Jesse Brittain called his nephew “a good boy. Like Rev. Sharpton said, he would have graduated this [coming] year. He did not deserve to be murdered and taken out of this world and we want justice.”

Family friend Rick Lehr of Romance said the news conference was just a seed that was planted and “it needs to be planted into every American that we have a job to do. It is up to all of us to tear down that wall of fear. To tear down that wall of racism and tear down the walls of injustice, not physically but spiritually.”

“We can’t walk around with anger and bitterness towards our own brothers and sisters because that is what’s destroying us – fear and anger – and it’s time to stop,” Lehr said. “We got to make some sacrifices here. We have to sacrifice our own pride at times, thinking that somebody owes us something. No, we owe our community something. We owe our nation something. We owe our people something and that is to love them and to encourage them, to embrace them and their differences. We owe others.”

Jacob said it is his hope that Brittain’s death will help lead to change.

“I called Ben and I said, ‘I need help this time,’” Jacob said. “Ben said, ‘Let me call the Reverend,’ and everybody showed up. George Floyd and his death started a movement and hopefully, Hunter’s death will end the problem that was started. Hopefully together, they will bring this issue to a close.”

Crump added, “We want all of our children to get home safely to us whether they are black, white, Asian, Hispanic. We all want our children to get home safely to us, so just like George Floyd’s blood is on that proposed legislation [the George Floyd Justice in Policing Act]. Breonna Taylor’s name is on that legislation. Now, Hunter Brittain’s blood will be on that proposed federal legislation, and that’s why we’re here in Arkansas because Hunter Brittain’s life matters.”

Sharpton said Brittain was an unarmed teenager and that the presumption was against him instead of for him. According to his family and a witness in the vehicle with him when he was pulled over, Brittain was shot when he got out of his vehicle holding an antifreeze jug to put behind a wheel because the truck was rolling backward.

“He was carrying an antifreeze can, not a weapon, not a kid doing anything wrong,” Sharpton said. “He was trying to fix his car.

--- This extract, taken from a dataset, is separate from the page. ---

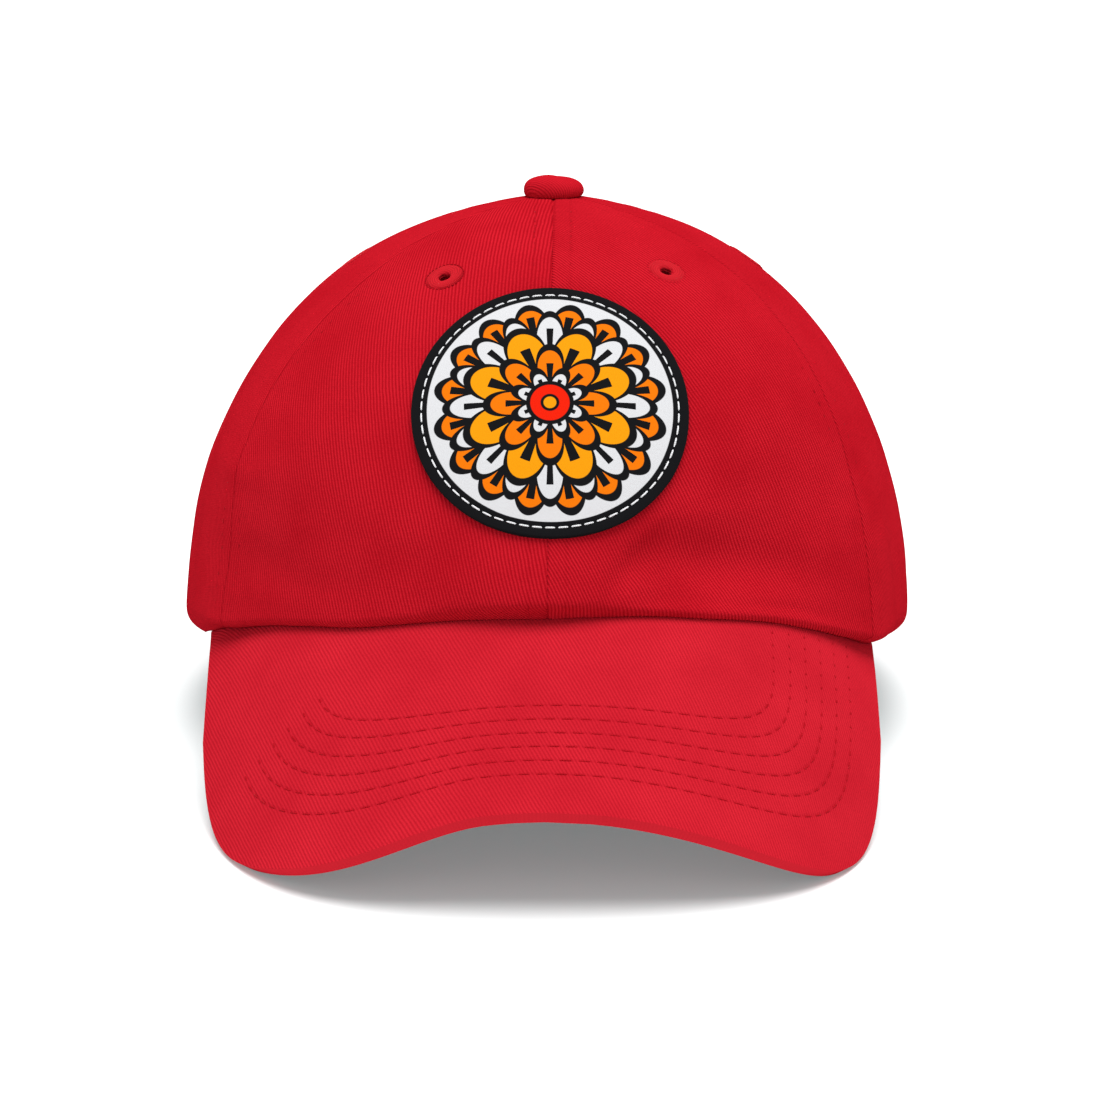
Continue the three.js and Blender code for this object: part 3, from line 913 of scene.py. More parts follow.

He had the civil right to live. He had the right to go on and graduate from high school, and I think that if we didn’t come then we would not be who we say we are. This is not just about the color of our skin, it is about the character in our hearts, and if we are against unarmed people being abused in a way that is wrong by law enforcement, we have do that for everybody, and I think Hunter is the message for this country that we will stand together.”

Crump said he thinks “Hunter paints a very vivid picture that now everybody can fathom that this can be my child that the police kill unjustly. I believe, Rev. Al, that this will help get the George Floyd Justice and Policing Accountability Act passed since we haven’t had federal police reform in 57 years.

“Hunter Brittain is the latest sacrificial lamb in our quest to get policing reform so we can prevent these unjust killings.”

Rebecca Payne told The Daily Citizen last week that the family wants to push for state legislators to pass a “Hunter’s Law” so police body cameras have to remain on all the time until a police officer is off duty.

“We have to ask, ‘Why was the body camera turned on after Hunter was shot and in this bill, it would never have been off so clearly we are talking about doing things that would prevent other grandmothers from having to go through what Ms. Becky is going through because we want to know what happened before you turned the camera on,” Sharpton said. “Why was the camera off in the first place? In Hunter’s name, we are going to fight for that.”